Guidance from the IRS on its one-IRA-rollover-per-year rule requires advisers to know where clients' money has been or risk a snafu that could sever that relationship.

The Internal Revenue Service has published further guidance on its new one-IRA-rollover-per-year rule, but financial advisers beware: You must ask clients key questions on where their money has been or risk a snafu that could sever that relationship.
Back in March, the IRS announced that an individual can do only one rollover from one IRA to another in 365-day period, noting that the rule wouldn’t apply before Jan. 1, 2015. That announcement came on the heels of a pivotal Tax Court case, Alvan L. Bobrow and Elisa S. Bobrow v. Commissioner of Internal Revenue.
The regulation only applies to rollovers from one IRA to another, as well as one Roth IRA to another. Rollovers out of retirement plans and Roth conversions aren’t covered under this rule.
The latest announcement from the IRS provides additional clarity on the timing and application of the regulation.
For one thing, the agency confirmed that the rule will take effect on Jan. 1, putting to rest advisers’ concerns that rollovers made anytime in 2014 might be subject to the regulation. This way, if you complete a rollover today for one client, another rollover that’s completed in January for the same client won’t be considered a “second rollover” under the IRS’ regulation, noted Ed Slott, an IRA expert at Ed Slott and Co.
“This will give IRA owners a fresh start in 2015 when applying the one-per-year rollover limit to multiple IRAs,” the IRS noted in a statement.
Further, the IRS’s announcement clarifies that the rule applies to all of a given client’s IRA accounts. Previously, some people thought that the rules applied individually to IRAs and Roth IRAs, hence permitting one IRA-to-IRA rollover and one Roth-IRA-to-Roth-IRA rollover. That’s not the case, says Mr. Slott. You get only one of these transactions per 365-day period.
Even with the IRS’ clarification, Mr. Slott anticipates clients and advisers alike will make costly missteps in 2015.
“I have a bold prediction: Many people will lose their IRA on this [rule] and many advisers will be caught flat-footed because they’re not asking questions about new accounts,” he said.
Though rollovers completed through the remainder of the year are acceptable, financial advisers need to go over the regulation and talk to their clients and prospects about its implications.
Clients who are moving an IRA and who end up getting a check need to ensure that the check is being made to the receiving IRA and not to them personally. A check made directly to the client is considered a rollover, and the rules will apply. A check made to an institution, however, is considered a trustee-to-trustee transfer.
The limit on IRAs next year will require advisers to handle rollovers as a direct transfer from one trustee to another, Mr. Slott said.
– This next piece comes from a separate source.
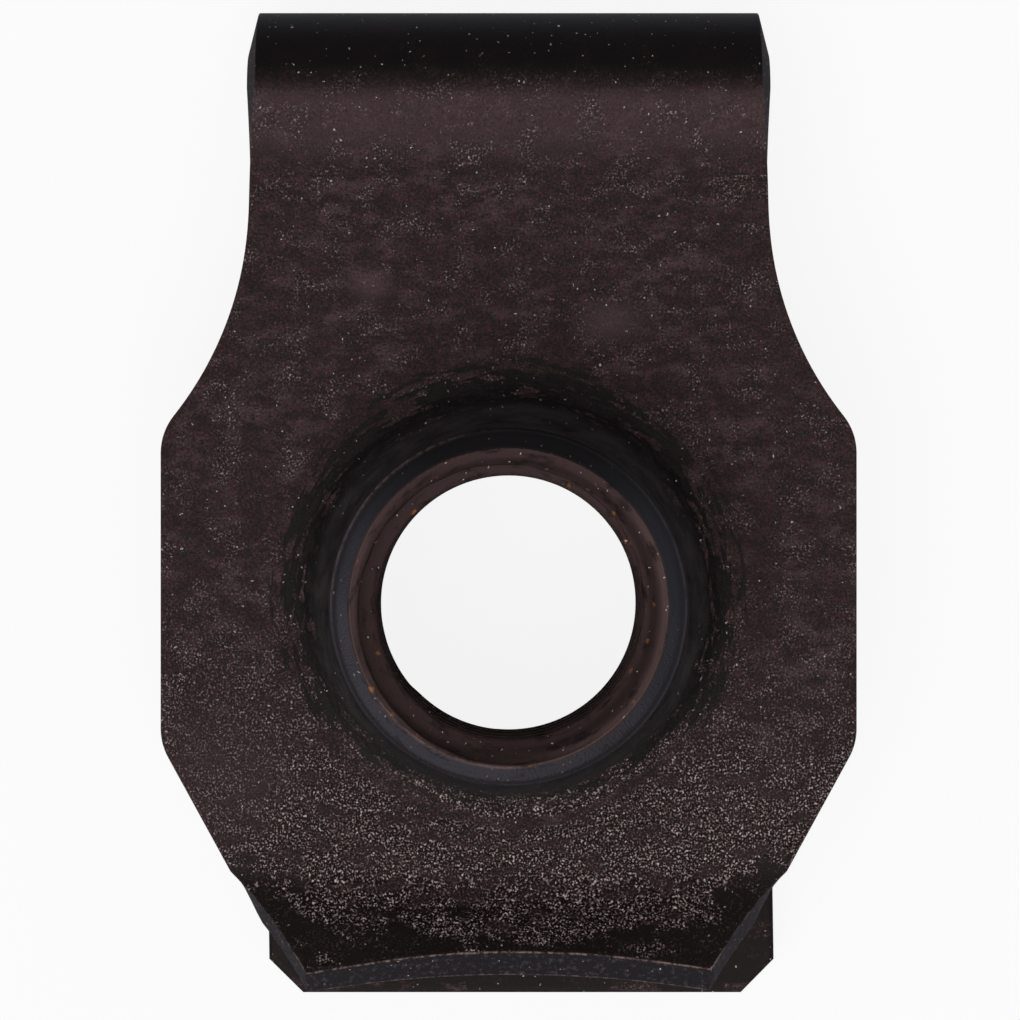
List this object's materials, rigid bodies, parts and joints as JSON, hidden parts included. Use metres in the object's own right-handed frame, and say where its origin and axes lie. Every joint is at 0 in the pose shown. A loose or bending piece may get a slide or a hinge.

Advisers should also ask clients about their rollover activities and find out where any new money is coming from.
“We can go from the best scenario to the worst: You get the $1 million IRA rollover and the first thing to happen in your relationship is that the client loses the IRA [to taxes] because you didn’t ask where the money has been and whether it’s been rolled over,” Mr. Slott said.